SHORT PROBLEM:
Output exactly the span of lines that begins at the line containing "Keep writing the" and ends at the line containing "seat's surface and", both lines included.
>> begin
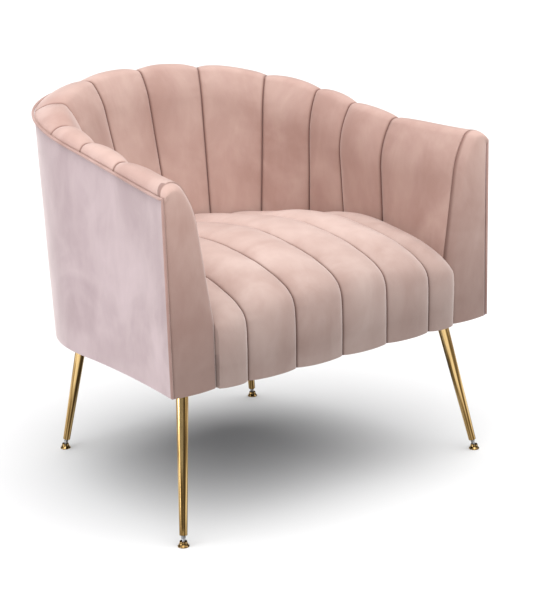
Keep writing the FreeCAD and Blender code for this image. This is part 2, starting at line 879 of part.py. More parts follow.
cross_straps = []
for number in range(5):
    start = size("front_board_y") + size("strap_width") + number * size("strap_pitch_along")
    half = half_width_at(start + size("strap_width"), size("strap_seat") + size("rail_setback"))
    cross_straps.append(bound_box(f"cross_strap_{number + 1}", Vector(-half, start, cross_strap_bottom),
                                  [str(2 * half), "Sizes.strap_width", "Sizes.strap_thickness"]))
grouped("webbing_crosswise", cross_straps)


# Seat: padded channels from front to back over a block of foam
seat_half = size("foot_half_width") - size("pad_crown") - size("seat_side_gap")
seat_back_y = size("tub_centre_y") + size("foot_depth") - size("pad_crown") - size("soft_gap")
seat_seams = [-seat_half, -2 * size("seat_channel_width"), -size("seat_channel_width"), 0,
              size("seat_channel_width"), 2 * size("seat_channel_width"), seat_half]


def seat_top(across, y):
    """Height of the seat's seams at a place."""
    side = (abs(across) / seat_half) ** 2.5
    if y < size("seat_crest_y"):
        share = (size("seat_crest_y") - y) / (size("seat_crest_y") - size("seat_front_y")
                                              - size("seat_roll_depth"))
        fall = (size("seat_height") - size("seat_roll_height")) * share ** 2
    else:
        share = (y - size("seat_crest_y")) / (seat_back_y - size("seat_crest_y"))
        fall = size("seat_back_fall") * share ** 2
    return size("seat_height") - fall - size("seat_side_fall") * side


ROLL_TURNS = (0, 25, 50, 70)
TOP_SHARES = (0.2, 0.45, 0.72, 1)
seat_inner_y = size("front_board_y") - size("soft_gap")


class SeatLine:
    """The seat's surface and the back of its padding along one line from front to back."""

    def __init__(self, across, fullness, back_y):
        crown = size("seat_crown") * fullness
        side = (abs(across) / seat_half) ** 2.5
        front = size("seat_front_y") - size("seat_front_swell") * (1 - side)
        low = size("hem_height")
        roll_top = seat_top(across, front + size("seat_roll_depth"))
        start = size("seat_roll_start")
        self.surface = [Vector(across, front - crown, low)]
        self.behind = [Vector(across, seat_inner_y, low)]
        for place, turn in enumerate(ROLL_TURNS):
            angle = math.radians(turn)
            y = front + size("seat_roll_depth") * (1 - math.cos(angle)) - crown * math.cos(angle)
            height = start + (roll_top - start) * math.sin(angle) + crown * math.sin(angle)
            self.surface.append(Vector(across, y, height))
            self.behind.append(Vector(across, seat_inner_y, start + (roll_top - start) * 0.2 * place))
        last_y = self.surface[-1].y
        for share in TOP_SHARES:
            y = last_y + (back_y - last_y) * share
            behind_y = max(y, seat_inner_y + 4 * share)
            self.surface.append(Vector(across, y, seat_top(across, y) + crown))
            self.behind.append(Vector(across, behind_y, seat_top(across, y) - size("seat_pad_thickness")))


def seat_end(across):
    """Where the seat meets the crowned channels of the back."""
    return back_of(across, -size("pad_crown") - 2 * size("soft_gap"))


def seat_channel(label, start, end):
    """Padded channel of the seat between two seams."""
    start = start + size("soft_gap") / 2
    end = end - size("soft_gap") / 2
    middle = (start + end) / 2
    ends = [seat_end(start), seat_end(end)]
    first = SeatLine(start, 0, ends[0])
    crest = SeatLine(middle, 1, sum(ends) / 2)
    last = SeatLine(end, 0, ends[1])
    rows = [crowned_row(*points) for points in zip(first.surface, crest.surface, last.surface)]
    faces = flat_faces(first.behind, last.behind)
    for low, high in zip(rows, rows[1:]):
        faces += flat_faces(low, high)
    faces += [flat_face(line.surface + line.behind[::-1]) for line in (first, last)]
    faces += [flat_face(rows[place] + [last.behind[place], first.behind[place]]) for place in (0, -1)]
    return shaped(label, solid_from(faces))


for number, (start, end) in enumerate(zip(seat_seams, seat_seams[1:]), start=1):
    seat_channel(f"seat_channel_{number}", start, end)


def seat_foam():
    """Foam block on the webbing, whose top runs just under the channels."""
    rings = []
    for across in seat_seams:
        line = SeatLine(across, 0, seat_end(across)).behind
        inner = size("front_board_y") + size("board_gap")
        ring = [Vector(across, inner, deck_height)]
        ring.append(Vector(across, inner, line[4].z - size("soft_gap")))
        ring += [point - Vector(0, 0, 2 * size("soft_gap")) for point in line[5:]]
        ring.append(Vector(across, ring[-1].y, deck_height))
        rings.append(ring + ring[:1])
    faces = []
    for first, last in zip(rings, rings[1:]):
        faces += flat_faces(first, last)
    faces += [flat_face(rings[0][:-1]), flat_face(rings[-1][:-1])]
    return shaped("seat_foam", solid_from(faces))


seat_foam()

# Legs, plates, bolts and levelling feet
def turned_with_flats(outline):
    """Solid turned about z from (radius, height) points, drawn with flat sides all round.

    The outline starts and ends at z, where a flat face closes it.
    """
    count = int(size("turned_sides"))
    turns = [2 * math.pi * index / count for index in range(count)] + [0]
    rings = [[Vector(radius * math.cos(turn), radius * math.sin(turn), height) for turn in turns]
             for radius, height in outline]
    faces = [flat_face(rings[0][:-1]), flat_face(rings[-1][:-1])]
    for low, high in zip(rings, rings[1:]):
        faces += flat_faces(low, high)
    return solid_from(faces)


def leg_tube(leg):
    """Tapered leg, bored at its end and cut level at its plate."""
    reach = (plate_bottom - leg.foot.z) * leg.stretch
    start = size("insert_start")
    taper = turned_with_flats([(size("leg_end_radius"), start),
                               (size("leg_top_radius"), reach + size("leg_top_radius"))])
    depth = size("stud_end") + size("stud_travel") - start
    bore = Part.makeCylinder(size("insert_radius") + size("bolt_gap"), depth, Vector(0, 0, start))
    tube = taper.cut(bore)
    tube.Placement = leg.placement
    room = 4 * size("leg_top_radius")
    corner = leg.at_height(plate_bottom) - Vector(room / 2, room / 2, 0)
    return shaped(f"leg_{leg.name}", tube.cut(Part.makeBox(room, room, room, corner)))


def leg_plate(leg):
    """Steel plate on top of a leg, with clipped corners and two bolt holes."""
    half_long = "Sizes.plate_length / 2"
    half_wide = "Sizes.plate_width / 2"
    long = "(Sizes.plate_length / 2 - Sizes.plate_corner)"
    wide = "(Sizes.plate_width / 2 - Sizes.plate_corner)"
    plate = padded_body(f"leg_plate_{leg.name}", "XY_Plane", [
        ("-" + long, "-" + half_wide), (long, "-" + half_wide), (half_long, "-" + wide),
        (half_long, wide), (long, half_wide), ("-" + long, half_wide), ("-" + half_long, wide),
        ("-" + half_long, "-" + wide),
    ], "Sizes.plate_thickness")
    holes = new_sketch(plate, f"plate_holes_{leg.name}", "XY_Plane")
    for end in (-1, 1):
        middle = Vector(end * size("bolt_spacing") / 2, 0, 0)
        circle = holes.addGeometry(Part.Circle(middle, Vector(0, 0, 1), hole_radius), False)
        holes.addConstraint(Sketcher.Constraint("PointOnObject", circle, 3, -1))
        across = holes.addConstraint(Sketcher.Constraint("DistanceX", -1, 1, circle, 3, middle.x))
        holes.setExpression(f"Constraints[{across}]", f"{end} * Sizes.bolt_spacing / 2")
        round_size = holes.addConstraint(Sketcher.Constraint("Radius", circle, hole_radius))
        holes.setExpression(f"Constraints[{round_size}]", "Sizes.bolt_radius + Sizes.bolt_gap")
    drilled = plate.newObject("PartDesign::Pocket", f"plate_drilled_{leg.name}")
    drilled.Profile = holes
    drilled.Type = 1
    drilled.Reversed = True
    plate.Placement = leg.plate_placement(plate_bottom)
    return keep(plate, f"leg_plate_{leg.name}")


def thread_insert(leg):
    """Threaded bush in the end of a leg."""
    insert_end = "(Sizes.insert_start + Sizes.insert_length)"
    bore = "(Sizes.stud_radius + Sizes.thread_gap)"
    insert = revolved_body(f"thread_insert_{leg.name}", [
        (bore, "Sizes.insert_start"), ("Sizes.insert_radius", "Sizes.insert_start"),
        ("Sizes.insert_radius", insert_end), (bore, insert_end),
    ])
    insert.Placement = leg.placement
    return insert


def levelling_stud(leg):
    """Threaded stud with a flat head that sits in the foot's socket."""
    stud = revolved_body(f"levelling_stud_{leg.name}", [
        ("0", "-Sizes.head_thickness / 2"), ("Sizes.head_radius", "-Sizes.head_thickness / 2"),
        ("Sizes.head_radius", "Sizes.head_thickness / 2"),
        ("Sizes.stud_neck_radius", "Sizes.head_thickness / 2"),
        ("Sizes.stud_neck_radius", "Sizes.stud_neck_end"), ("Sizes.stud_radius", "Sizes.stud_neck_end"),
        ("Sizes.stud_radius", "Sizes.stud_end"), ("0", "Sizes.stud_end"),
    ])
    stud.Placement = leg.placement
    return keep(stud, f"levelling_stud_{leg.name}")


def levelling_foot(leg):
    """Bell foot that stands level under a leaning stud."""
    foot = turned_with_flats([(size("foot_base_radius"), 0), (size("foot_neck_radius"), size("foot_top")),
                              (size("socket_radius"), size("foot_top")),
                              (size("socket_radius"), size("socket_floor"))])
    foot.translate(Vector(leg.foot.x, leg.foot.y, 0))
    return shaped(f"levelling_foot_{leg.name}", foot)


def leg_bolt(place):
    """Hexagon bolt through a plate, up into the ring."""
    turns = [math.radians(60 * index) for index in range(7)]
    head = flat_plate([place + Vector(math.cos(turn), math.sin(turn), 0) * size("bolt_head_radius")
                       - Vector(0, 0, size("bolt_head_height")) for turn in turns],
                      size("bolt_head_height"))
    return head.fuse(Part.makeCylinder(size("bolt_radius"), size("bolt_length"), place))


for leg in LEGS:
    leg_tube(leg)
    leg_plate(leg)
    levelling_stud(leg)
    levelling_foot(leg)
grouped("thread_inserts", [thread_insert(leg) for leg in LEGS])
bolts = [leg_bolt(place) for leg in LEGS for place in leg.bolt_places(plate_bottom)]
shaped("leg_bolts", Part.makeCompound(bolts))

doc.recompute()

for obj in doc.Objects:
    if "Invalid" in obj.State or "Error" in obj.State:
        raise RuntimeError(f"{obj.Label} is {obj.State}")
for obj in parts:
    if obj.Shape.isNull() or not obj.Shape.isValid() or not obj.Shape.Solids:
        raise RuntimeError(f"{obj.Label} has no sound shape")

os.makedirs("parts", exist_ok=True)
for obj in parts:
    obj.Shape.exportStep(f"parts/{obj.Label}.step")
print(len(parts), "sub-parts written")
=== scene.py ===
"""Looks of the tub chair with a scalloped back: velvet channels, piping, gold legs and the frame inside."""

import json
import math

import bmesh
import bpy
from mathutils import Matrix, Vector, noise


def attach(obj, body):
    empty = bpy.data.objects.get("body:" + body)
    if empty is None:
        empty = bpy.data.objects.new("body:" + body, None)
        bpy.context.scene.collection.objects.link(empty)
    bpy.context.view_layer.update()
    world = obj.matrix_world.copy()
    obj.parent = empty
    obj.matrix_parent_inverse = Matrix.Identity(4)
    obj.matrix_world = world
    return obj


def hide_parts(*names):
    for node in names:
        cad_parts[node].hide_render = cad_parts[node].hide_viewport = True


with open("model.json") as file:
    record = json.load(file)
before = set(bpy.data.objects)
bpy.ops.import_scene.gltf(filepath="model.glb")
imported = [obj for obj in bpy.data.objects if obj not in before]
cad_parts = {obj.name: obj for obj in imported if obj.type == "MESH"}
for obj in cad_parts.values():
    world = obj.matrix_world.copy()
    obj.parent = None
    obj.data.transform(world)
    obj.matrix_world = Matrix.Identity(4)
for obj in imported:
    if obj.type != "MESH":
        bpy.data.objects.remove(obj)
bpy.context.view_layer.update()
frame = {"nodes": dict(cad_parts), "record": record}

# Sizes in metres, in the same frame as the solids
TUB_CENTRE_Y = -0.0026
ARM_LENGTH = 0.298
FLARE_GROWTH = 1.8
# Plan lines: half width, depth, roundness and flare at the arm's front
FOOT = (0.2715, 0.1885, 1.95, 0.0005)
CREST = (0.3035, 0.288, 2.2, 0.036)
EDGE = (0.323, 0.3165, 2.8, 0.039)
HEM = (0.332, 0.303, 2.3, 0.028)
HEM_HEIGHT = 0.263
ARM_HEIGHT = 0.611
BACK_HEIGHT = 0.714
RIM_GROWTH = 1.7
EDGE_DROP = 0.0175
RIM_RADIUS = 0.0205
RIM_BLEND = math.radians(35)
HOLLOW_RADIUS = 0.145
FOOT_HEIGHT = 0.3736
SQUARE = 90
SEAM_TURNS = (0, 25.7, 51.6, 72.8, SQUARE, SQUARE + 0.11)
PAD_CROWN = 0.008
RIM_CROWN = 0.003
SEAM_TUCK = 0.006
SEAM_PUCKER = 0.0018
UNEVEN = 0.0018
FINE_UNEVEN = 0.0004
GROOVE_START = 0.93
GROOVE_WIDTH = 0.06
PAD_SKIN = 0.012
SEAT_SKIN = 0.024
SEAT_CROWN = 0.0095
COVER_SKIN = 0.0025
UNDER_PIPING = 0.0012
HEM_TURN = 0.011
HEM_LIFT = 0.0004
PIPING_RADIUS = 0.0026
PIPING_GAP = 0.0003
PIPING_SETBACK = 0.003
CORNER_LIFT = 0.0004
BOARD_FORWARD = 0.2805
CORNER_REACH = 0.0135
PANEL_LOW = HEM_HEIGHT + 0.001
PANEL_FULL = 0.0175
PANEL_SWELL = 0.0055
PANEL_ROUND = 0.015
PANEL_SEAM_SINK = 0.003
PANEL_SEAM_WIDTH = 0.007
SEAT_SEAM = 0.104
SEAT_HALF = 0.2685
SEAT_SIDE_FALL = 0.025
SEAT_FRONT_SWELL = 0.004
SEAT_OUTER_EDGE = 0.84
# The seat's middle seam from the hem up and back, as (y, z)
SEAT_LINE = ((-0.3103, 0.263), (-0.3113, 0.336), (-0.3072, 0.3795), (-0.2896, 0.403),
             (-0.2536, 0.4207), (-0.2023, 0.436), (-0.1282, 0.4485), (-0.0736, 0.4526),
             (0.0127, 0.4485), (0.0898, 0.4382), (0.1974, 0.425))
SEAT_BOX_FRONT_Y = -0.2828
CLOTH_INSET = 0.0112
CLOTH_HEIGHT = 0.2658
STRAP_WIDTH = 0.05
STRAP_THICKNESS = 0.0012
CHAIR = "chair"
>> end
>> begin
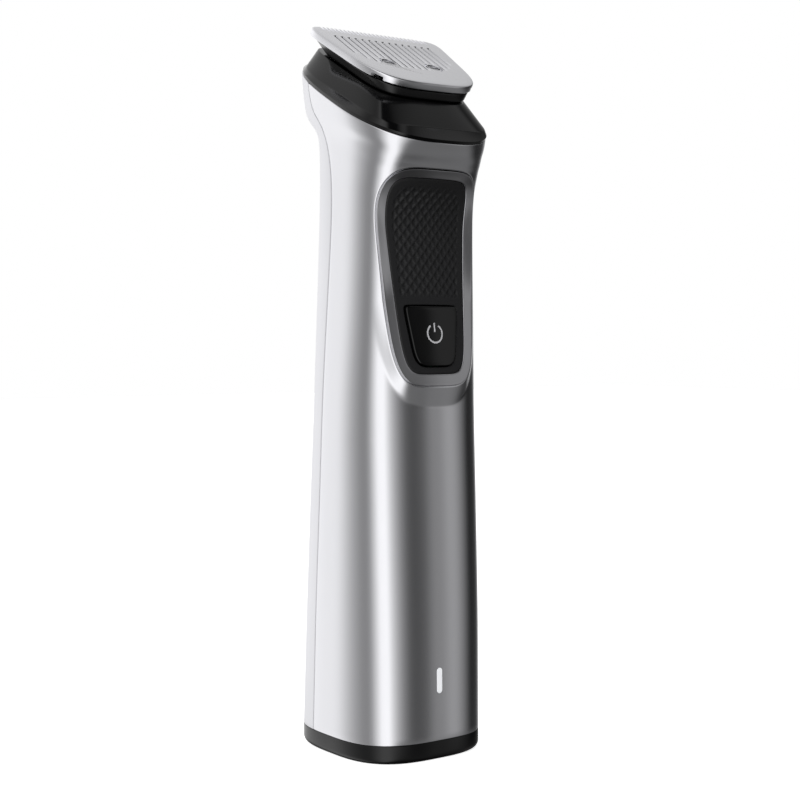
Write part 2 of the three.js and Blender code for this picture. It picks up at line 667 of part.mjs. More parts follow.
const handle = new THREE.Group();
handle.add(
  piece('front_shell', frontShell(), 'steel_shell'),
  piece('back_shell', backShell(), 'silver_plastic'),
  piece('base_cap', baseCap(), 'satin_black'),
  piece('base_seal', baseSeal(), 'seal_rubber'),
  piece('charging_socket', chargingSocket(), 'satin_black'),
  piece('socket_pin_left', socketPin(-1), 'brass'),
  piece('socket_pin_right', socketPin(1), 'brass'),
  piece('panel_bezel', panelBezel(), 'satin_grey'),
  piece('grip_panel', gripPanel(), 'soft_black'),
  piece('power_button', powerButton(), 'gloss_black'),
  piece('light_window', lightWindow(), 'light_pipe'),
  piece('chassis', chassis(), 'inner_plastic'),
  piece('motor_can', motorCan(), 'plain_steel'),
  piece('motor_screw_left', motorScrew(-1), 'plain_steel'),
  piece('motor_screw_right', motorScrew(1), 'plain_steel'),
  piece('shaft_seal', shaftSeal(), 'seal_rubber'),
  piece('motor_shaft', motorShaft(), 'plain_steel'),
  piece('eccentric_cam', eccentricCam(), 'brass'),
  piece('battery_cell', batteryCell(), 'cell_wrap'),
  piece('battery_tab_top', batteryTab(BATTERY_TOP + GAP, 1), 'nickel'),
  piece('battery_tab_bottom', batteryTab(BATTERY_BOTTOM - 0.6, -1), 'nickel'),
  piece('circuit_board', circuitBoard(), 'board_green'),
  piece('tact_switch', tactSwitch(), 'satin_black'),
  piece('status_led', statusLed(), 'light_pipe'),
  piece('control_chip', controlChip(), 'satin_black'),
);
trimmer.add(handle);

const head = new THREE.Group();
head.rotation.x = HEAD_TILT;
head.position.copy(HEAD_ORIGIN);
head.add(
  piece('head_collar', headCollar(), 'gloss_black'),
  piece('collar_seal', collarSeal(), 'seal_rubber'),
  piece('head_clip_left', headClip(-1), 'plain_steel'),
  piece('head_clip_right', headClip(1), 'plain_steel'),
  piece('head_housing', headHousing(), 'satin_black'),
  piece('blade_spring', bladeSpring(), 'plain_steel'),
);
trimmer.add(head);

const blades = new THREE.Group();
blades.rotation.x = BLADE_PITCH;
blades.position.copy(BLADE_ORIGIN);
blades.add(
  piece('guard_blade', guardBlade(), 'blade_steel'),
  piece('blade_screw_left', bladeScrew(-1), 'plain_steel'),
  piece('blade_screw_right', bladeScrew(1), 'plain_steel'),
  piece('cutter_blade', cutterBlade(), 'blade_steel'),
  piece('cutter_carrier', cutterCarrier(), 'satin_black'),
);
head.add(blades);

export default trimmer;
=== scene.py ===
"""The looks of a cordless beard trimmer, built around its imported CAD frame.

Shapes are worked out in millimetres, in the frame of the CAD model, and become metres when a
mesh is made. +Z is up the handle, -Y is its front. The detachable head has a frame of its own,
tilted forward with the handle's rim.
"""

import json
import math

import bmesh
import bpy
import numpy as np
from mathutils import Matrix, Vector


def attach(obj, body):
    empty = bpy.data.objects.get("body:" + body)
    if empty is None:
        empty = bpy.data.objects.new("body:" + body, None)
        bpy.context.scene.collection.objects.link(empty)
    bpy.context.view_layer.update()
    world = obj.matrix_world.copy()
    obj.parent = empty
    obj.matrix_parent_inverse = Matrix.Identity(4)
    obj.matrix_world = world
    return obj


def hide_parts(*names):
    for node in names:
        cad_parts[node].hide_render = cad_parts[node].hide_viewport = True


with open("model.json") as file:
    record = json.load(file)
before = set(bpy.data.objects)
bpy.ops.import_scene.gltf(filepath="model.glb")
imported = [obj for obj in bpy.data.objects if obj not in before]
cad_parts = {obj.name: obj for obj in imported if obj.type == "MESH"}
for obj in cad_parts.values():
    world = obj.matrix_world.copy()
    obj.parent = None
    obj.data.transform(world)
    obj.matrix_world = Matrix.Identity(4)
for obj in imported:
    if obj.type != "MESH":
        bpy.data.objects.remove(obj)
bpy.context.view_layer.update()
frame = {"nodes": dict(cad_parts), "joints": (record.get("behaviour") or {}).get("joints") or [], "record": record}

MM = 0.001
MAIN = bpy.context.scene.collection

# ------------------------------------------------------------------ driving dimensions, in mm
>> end
>> begin
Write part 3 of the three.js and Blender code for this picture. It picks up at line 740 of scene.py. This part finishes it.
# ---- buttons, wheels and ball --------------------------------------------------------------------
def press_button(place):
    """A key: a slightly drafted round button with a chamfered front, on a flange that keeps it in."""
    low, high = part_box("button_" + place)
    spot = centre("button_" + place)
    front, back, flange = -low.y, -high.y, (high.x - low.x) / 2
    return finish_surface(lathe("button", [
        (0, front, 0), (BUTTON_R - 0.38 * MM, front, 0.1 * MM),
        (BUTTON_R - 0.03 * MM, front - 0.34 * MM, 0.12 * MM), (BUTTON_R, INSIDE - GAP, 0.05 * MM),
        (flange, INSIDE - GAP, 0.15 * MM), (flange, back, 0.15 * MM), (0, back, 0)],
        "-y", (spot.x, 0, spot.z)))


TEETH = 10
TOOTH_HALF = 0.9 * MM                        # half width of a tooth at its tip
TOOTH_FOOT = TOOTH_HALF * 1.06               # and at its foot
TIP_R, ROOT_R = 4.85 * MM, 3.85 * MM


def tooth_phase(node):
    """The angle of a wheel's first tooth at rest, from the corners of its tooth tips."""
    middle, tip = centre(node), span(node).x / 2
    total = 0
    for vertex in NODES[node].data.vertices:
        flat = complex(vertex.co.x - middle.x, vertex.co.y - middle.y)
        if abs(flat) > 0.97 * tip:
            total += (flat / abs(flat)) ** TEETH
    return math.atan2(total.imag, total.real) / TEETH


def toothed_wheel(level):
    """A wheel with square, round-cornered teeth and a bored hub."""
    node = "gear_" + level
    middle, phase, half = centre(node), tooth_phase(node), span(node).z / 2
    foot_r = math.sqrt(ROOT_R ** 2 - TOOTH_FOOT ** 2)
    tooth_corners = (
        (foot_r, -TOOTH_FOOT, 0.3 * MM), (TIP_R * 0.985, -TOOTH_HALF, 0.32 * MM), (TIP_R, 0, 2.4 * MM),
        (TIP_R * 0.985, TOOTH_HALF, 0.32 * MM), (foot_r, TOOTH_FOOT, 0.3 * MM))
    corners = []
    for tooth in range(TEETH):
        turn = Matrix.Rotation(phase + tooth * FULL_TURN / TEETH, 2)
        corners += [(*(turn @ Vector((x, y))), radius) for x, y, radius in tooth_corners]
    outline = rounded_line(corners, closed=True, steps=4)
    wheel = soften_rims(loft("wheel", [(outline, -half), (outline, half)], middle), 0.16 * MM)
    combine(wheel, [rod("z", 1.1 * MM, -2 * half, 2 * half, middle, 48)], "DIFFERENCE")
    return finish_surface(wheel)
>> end
THE RESULT:
Keep writing the FreeCAD and Blender code for this image. This is part 2, starting at line 879 of part.py. More parts follow.
cross_straps = []
for number in range(5):
    start = size("front_board_y") + size("strap_width") + number * size("strap_pitch_along")
    half = half_width_at(start + size("strap_width"), size("strap_seat") + size("rail_setback"))
    cross_straps.append(bound_box(f"cross_strap_{number + 1}", Vector(-half, start, cross_strap_bottom),
                                  [str(2 * half), "Sizes.strap_width", "Sizes.strap_thickness"]))
grouped("webbing_crosswise", cross_straps)


# Seat: padded channels from front to back over a block of foam
seat_half = size("foot_half_width") - size("pad_crown") - size("seat_side_gap")
seat_back_y = size("tub_centre_y") + size("foot_depth") - size("pad_crown") - size("soft_gap")
seat_seams = [-seat_half, -2 * size("seat_channel_width"), -size("seat_channel_width"), 0,
              size("seat_channel_width"), 2 * size("seat_channel_width"), seat_half]


def seat_top(across, y):
    """Height of the seat's seams at a place."""
    side = (abs(across) / seat_half) ** 2.5
    if y < size("seat_crest_y"):
        share = (size("seat_crest_y") - y) / (size("seat_crest_y") - size("seat_front_y")
                                              - size("seat_roll_depth"))
        fall = (size("seat_height") - size("seat_roll_height")) * share ** 2
    else:
        share = (y - size("seat_crest_y")) / (seat_back_y - size("seat_crest_y"))
        fall = size("seat_back_fall") * share ** 2
    return size("seat_height") - fall - size("seat_side_fall") * side


ROLL_TURNS = (0, 25, 50, 70)
TOP_SHARES = (0.2, 0.45, 0.72, 1)
seat_inner_y = size("front_board_y") - size("soft_gap")


class SeatLine:
    """The seat's surface and the back of its padding along one line from front to back."""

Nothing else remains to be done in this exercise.